Correlated Subquery

Learn how PostgreSQL correlated subqueries reference the outer query to perform row-by-row comparisons, such as filtering rows that exceed a per-group average.

5 min read · Last updated: March 2026 · Back to overview

Quick Answer

A correlated subquery in PostgreSQL is a subquery that references columns from the outer query. Unlike a regular subquery that runs once, PostgreSQL re-executes the correlated subquery for each row processed by the outer query.

Spin up a Postgres database in 20 seconds with Vela.

Try Vela Sandbox

A correlated subquery is a subquery that references columns from the outer query. Unlike a regular subquery that PostgreSQL evaluates once, a correlated subquery is re-executed for each row processed by the outer query. This makes them powerful for row-level comparisons against group-level aggregates, but potentially expensive on large datasets.

How a correlated subquery works

The key characteristic is the reference to the outer query's alias inside the inner query. In the example below, the inner query references f.rating from the outer query's current row:

SELECT film_id, title, length, rating
FROM film f
WHERE length > (
  SELECT AVG(length)
  FROM film
  WHERE rating = f.rating
);

Output:

film_id |            title            | length | rating
---------+-----------------------------+--------+--------
    133 | Chamber Italian             |    117 | NC-17
      4 | Affair Prejudice            |    117 | G
      5 | African Egg                 |    130 | G
      6 | Agent Truman                |    169 | PG
...

For each row in the outer query, PostgreSQL computes the average length of all films that share the same rating as the current film. Only films whose length exceeds that per-rating average are returned.

Step-by-step execution

Here is what PostgreSQL does for each row in the film table:

  • The outer query reads a row from film f and notes its rating value (e.g., 'G').
  • The correlated subquery runs: SELECT AVG(length) FROM film WHERE rating = 'G'.
  • The result (e.g., 118.9) is compared against the current film's length.
  • If the film's length exceeds the average, the row is included in the output.

The condition rating = f.rating is what creates the correlation — it binds the inner query to the outer row's context.

Performance considerations and alternatives

On large tables, re-executing the inner query for every outer row is costly. A common optimization is to pre-compute the aggregate in a derived table and join it:

SELECT f.film_id, f.title, f.length, f.rating
FROM film f
JOIN (
  SELECT rating, AVG(length) AS avg_length
  FROM film
  GROUP BY rating
) avg_by_rating ON f.rating = avg_by_rating.rating
WHERE f.length > avg_by_rating.avg_length;

This version computes the per-rating average once instead of once per film, which is significantly faster at scale.

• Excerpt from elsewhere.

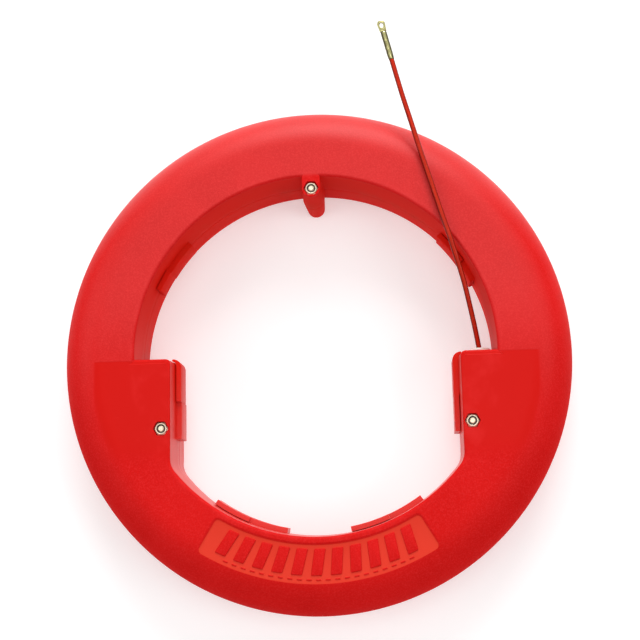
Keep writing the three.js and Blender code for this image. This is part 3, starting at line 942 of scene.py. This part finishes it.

Tips for working with correlated subqueries

  • Use EXPLAIN ANALYZE to measure the actual execution cost — the plan will show how many times the inner node is executed.
  • Index the correlated column in the inner query's table (e.g., film.rating) to speed up each inner execution.
  • If the same aggregate is needed multiple times, move the correlated subquery to a CTE or derived table that computes it once.
  • Correlated subqueries are often used with EXISTS — which short-circuits after finding the first matching row and can be more efficient than returning a full aggregate.

Reference: PostgreSQL documentation — Subquery Expressions.

Continue in Subquery: ANY Operator.

Related in this section: Subquery · ANY Operator · ALL Operator

Frequently Asked Questions

What makes a subquery "correlated" in PostgreSQL?

A subquery is correlated when it references one or more columns from the outer query. The reference creates a dependency — the subquery cannot be evaluated independently because it needs the current row value from the outer query. PostgreSQL re-runs the inner query once per outer row.

What is a common use case for a correlated subquery?

The most common use case is comparing each row against a group-level aggregate. For example, finding films longer than the average for their specific rating category, or finding employees who earn more than the average salary in their department. The correlation ties the aggregate to the current row's group.

Why can correlated subqueries be slow?

Because PostgreSQL re-executes the inner query for every row in the outer query, the total cost grows linearly with the outer row count. On large tables this leads to many individual executions of the inner query. Adding an index on the correlated column (e.g., the rating column) can significantly reduce this cost.

How can I rewrite a correlated subquery for better performance?

Often you can replace a correlated subquery with a JOIN to a derived table or CTE that pre-computes the aggregate. For example, instead of re-computing AVG(length) per rating for every row, compute it once with GROUP BY rating and then join the result back to the film table on the rating column.

Can a correlated subquery appear in the SELECT list?

Yes. A scalar correlated subquery in the SELECT list returns one value per outer row. For example: SELECT title, (SELECT AVG(length) FROM film WHERE rating = f.rating) AS avg_rating_length FROM film f. This pattern is convenient but carries the same per-row execution cost as in the WHERE clause.